Finding the Muda, Mura, and Muri Inside Your Business
Written by Jason Haines
“The slower but consistent tortoise causes less waste and is more desirable than the speedy hare that races ahead then stops occasionally to doze. The Toyota Production System can only be realized when all the workers become tortoises,” Taiichi Ohno
Over the years I have learned many things about manufacturing and the processes within these facilities. I have worked for train wheel manufacturers in a foundry, an essential oil bottling plant, and a powder coating facility for toilet partitions to name a few. All these facilities have had processes that have had wastes in them.
The more I learn about lean and waste elimination the better understanding I have about the goal of Lean. Lean wants us to go in a certain direction of the way we do work. It wants us to all work together, think about what we are doing, and push us towards a better long-term company. Most of the time we get wrapped up the whiz, bang, pop of the world and think this is the direction to go in. When really all we need is the simplicity of Lean and its tools that help us work like the tortoise and not the hare. Lean helps us slow down and pay attention to what we are doing so we don’t have to produce more than we need. As I always say, we must slow down to speed up.
This week I would like to talk about the three major wastes of Muda, Mura, and Muri. Many don’t hear about these three major wastes because we are trained to only look for and eliminate the eight deadly wastes, which I will talk about in next week’s blog. But it all starts with Muda, Mura, and Muri. I will discuss what they are and how we can eliminate them from the processes; because as we know all parts of Lean work together to make Lean work.
The first of the three major wastes is Mura. Mura is an unevenness to anything including the scheduling of the production process, the balance of the jobs in a cell or any other unbalance in a process. Anytime there is Mura it is creating Muda, or the eight deadly wastes because an unevenness causes trouble throughout the overall processes. A lot of times this unevenness can be taken care of with Just-In-Time Kanban systems. This system allows for minimal inventory at the next station in order to balance out the flow of the process. C Tek can help companies balance out the workflow by providing and designing Single-Lane FIFO Racks. The racks are designed to keep the right amount of inventory at a job and not overwhelm or underwhelm any part of the process.
Many times, Mura can be spotted anywhere that there is an overabundance of paperwork, inventory, or one job is going faster than the next. This causes stress to the people and machines that aren’t needed and allows for more mistakes because the people or machines are driven to go faster than their capability.

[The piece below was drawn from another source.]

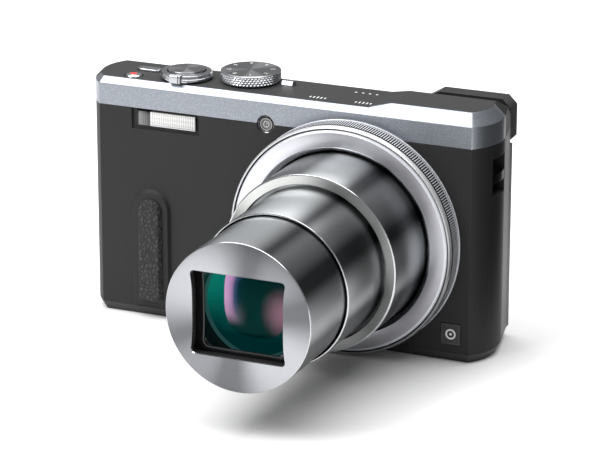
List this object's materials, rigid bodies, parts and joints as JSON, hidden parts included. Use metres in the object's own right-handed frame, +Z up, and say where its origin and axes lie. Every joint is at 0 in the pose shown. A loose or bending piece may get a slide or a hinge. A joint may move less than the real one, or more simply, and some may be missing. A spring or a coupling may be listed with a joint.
{
  "type": "compact digital camera",
  "caption": "Compact digital camera with a telescoping zoom lens, knurled control ring, top dials, flash window, rear display and eye-level viewfinder.",
  "frame": {"origin": "middle of the base, on the surface the camera stands on", "axes": "+Z up, -Y the way the lens looks, +X towards the lens end of the body"},
  "size_m": [0.1106, 0.0954, 0.0664],
  "materials": {
    "charcoal": "fine matte paint",
    "silver_paint": "metallic satin paint",
    "deck_paint": "fine matte paint",
    "black_plastic": "fine grain",
    "grip_rubber": "leather grain",
    "gloss_black": "gloss",
    "diffuser": "ribbed",
    "mirror_chrome": "polished",
    "gunmetal": "brushed, anodised",
    "satin_silver": "turned satin",
    "bezel_silver": "spun",
    "lens_glass": "coated",
    "blackened": "matte black",
    "dial_metal": "spun and knurled",
    "key_metal": "satin",
    "board": "solder mask",
    "steel": "plated",
    "aluminium_case": "drawn",
    "cell_wrap": "wrap",
    "screen": "polished"
  },
  "bodies": {
    "camera_body": {"front_cover": "charcoal", "top_band": "silver_paint", "top_plate": "deck_paint", "rear_cover": "black_plastic", "base_plate": "charcoal", "grip_pad": "grip_rubber", "badge_plate": "black_plastic", "flash_window": "diffuser", "flash_reflector": "mirror_chrome", "flash_capacitor": "cell_wrap", "focus_lamp_lens": "gloss_black", "lens_collar": "satin_silver", "lens_housing": "blackened", "zoom_motor": "steel", "sensor_board": "board", "main_board": "board", "chassis": "steel", "display_panel": "aluminium_case", "display_cover": "screen", "viewfinder_housing": "black_plastic", "eyepiece_frame": "black_plastic", "eyepiece_lens": "lens_glass", "speaker": "black_plastic", "strap_lug": "steel", "battery": "cell_wrap", "memory_card": "cell_wrap", "tripod_socket": "steel", "dial_index": "key_metal", "screws": "steel", "hinge_pins": "steel", "data_socket": "steel"},
    "outer_barrel": {"barrel_outer": "gunmetal"},
    "middle_barrel": {"barrel_middle": "gunmetal"},
    "inner_barrel": {"barrel_inner": "gunmetal", "front_bezel": "bezel_silver", "lens_surround": "blackened", "front_lens": "lens_glass"},
    "upper_front_leaf": {"blade_upper_front": "blackened"},
    "upper_rear_leaf": {"blade_upper_rear": "blackened"},
    "lower_front_leaf": {"blade_lower_front": "blackened"},
    "lower_rear_leaf": {"blade_lower_rear": "blackened"},
    "control_ring": {"control_ring": "satin_silver"},
    "cam_ring": {"cam_ring": "aluminium_case"},
    "mode_dial": {"mode_dial": "dial_metal"},
    "zoom_lever": {"zoom_lever": "dial_metal"},
    "shutter_button": {"shutter_button": "dial_metal"},
    "power_button": {"power_button": "key_metal"},
    "record_button": {"record_button": "key_metal"},
    "rear_dial": {"rear_dial": "black_plastic"},
    "set_button": {"set_button": "black_plastic"},
    "playback_button": {"playback_button": "black_plastic"},
    "wireless_button": {"wireless_button": "black_plastic"},
    "display_button": {"display_button": "black_plastic"},
    "menu_button": {"menu_button": "black_plastic"},
    "viewfinder_button": {"viewfinder_button": "black_plastic"},
    "dioptre_wheel": {"dioptre_wheel": "black_plastic"},
    "battery_door": {"battery_door": "charcoal"},
    "door_lock": {"door_lock": "black_plastic"},
    "terminal_door": {"terminal_door": "charcoal"}
  },
  "joints": [
    {"name": "outer_barrel_slide", "type": "slide", "parent": "camera_body", "child": "outer_barrel", "axis": [0, 1, 0], "range_m": [0, 0.0186]},
    {"name": "middle_barrel_slide", "type": "slide", "parent": "outer_barrel", "child": "middle_barrel", "axis": [0, 1, 0], "range_m": [0, 0.0212]},
    {"name": "inner_barrel_slide", "type": "slide", "parent": "middle_barrel", "child": "inner_barrel", "axis": [0, 1, 0], "range_m": [0, 0.0207]},
    {"name": "cam_ring_turn", "type": "hinge", "parent": "camera_body", "child": "cam_ring", "pos_m": [0.0185, 0, 0.03], "axis": [0, 1, 0], "range_deg": [0, 60]},
    {"name": "control_ring_turn", "type": "hinge", "parent": "camera_body", "child": "control_ring", "pos_m": [0.0185, -0.014, 0.03], "axis": [0, 1, 0], "continuous": true},
    {"name": "upper_front_leaf_slide", "type": "slide", "parent": "inner_barrel", "child": "upper_front_leaf", "axis": [0, 0, -1], "range_m": [0, 0.0103]},
    {"name": "upper_rear_leaf_slide", "type": "slide", "parent": "inner_barrel", "child": "upper_rear_leaf", "axis": [0, 0, -1], "range_m": [0, 0.00515]},
    {"name": "lower_front_leaf_slide", "type": "slide", "parent": "inner_barrel", "child": "lower_front_leaf", "axis": [0, 0, 1], "range_m": [0, 0.0103]},
    {"name": "lower_rear_leaf_slide", "type": "slide", "parent": "inner_barrel", "child": "lower_rear_leaf", "axis": [0, 0, 1], "range_m": [0, 0.00515]},
    {"name": "mode_dial_turn", "type": "hinge", "parent": "camera_body", "child": "mode_dial", "pos_m": [-0.0136, 0.0003, 0.0645], "axis": [0, 0, 1], "continuous": true},
    {"name": "zoom_lever_turn", "type": "hinge", "parent": "camera_body", "child": "zoom_lever", "pos_m": [-0.0298, -0.0036, 0.0645], "axis": [0, 0, 1], "range_deg": [-25, 25], "stiffness_Nm_per_rad": 0.01},
    {"name": "shutter_press", "type": "slide", "parent": "camera_body", "child": "shutter_button", "axis": [0, 0, -1], "range_m": [0, 0.0005], "stiffness_N_per_m": 200},
    {"name": "power_press", "type": "slide", "parent": "camera_body", "child": "power_button", "axis": [0, 0, -1], "range_m": [0, 0.0004], "stiffness_N_per_m": 200},
    {"name": "record_press", "type": "slide", "parent": "camera_body", "child": "record_button", "axis": [0, 0, -1], "range_m": [0, 0.0004], "stiffness_N_per_m": 200},
    {"name": "rear_dial_turn", "type": "hinge", "parent": "camera_body", "child": "rear_dial", "pos_m": [-0.033, 0.012, 0.02], "axis": [0, 1, 0], "continuous": true},
    {"name": "set_press", "type": "slide", "parent": "camera_body", "child": "set_button", "axis": [0, -1, 0], "range_m": [0, 0.0003], "stiffness_N_per_m": 200},
    {"name": "playback_press", "type": "slide", "parent": "camera_body", "child": "playback_button", "axis": [0, -1, 0], "range_m": [0, 0.0003], "stiffness_N_per_m": 200},
    {"name": "wireless_press", "type": "slide", "parent": "camera_body", "child": "wireless_button", "axis": [0, -1, 0], "range_m": [0, 0.0003], "stiffness_N_per_m": 200},
    {"name": "display_press", "type": "slide", "parent": "camera_body", "child": "display_button", "axis": [0, -1, 0], "range_m": [0, 0.0003], "stiffness_N_per_m": 200},
    {"name": "menu_press", "type": "slide", "parent": "camera_body", "child": "menu_button", "axis": [0, -1, 0], "range_m": [0, 0.0003], "stiffness_N_per_m": 200},
    {"name": "viewfinder_press", "type": "slide", "parent": "camera_body", "child": "viewfinder_button", "axis": [0, -1, 0], "range_m": [0, 0.0003], "stiffness_N_per_m": 200},
    {"name": "dioptre_turn", "type": "hinge", "parent": "camera_body", "child": "dioptre_wheel", "pos_m": [0.031, 0.0135, 0.0556], "axis": [1, 0, 0], "range_deg": [-120, 120]},
    {"name": "battery_door_swing", "type": "hinge", "parent": "camera_body", "child": "battery_door", "pos_m": [-0.0169, 0, 0.0006], "axis": [0, -1, 0], "range_deg": [0, 90]},
    {"name": "door_lock_slide", "type": "slide", "parent": "battery_door", "child": "door_lock", "axis": [1, 0, 0], "range_m": [0, 0.0025]},
    {"name": "terminal_door_swing", "type": "hinge", "parent": "camera_body", "child": "terminal_door", "pos_m": [-0.05454, 0.0003, 0.027], "axis": [0, 0, -1], "range_deg": [0, 85]}
  ],
  "couplings": [
    {"joint": "middle_barrel_slide", "follows": "outer_barrel_slide", "ratio": 1.1398},
    {"joint": "inner_barrel_slide", "follows": "outer_barrel_slide", "ratio": 1.1129},
    {"joint": "cam_ring_turn", "follows": "outer_barrel_slide", "rad_per_m": 56.2},
    {"joint": "upper_rear_leaf_slide", "follows": "upper_front_leaf_slide", "ratio": 0.5},
    {"joint": "lower_front_leaf_slide", "follows": "upper_front_leaf_slide", "ratio": 1},
    {"joint": "lower_rear_leaf_slide", "follows": "upper_front_leaf_slide", "ratio": 0.5}
  ]
}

Often, we see this and start blaming the person who is supposedly going to slow instead of looking to see what the real issue, or root cause of them being slower. You want to check out what is going on before jumping to conclusions and discounting the person as a bad worker.
Muri is when we overburden workers, machines, or anything else within your business. It can be spotted when machines or people are utilized over 100% of their capacity. Muri can be caused by Mura and too much elimination of Muda. Usually businesses don’t discover that they have Muri until it is too late. Most of the time people will not step forward and speak up, and machines won’t let you know until they break. People start calling off, turnover is extremely high, and machinery isn’t taken care of. These are all signs of Muri, and they are all damaging a company’s bottom line.
With new products and safety mandates that are going into business practices, like C Tek Sneeze Guards, people will be overburdened with workarounds. But C Tek can help with this by retrofitting your facility with Sneeze Guards that fit your processes.
When looking to eliminate Muri we need to go to the Gemba and see what the processes are telling us. When we look at the processes, they can tell us what to eliminate and what we need to adjust to help people and machines have a better flow. We cannot do this from the comfort of our offices, but at the same time how do we alleviate the overburden that is on the managers and leaders who need to get the Lean process started?
The last of the three major wastes is Muda. Muda is the eight deadly wastes and is what most people and businesses start their whole waste elimination with. Many times, people us acronyms, such as TIM WOODS, to describe these wastes and give them an easy way to memorize the wastes. Transportation, Inventory, and Motion (TIM); Waiting, Over production, Over-processing, Defective, and Skills (WOODS). These wastes are the most effective to eliminate but must work in consortium with Mura and Muri. Because if you eliminate these eight wastes and do too much it can affect Mura or Muri in a negative way.
We will go more in-depth on how to eliminate these eight deadly wastes from your business next week. All eight are very important to eliminate and help with all processes to make everyone’s job easier and more efficient. The goal of waste elimination is to provide people a well-organized path to complete their jobs and catch errors before or as they happen. The whole tortoise and hare concept. Many think we need to get to the result quickly with complex machines, but the truly great realize we can get there slowly with tried and true methods.
Lean is a process of using tools that help leaders lead. It is about giving employees a chance to show their abilities while helping them gain valuable skills to advance their careers and learn. With Lean we can develop employees to be stronger, stay at their jobs longer, and maybe one day run the company. It is all about helping and growing the people and the company.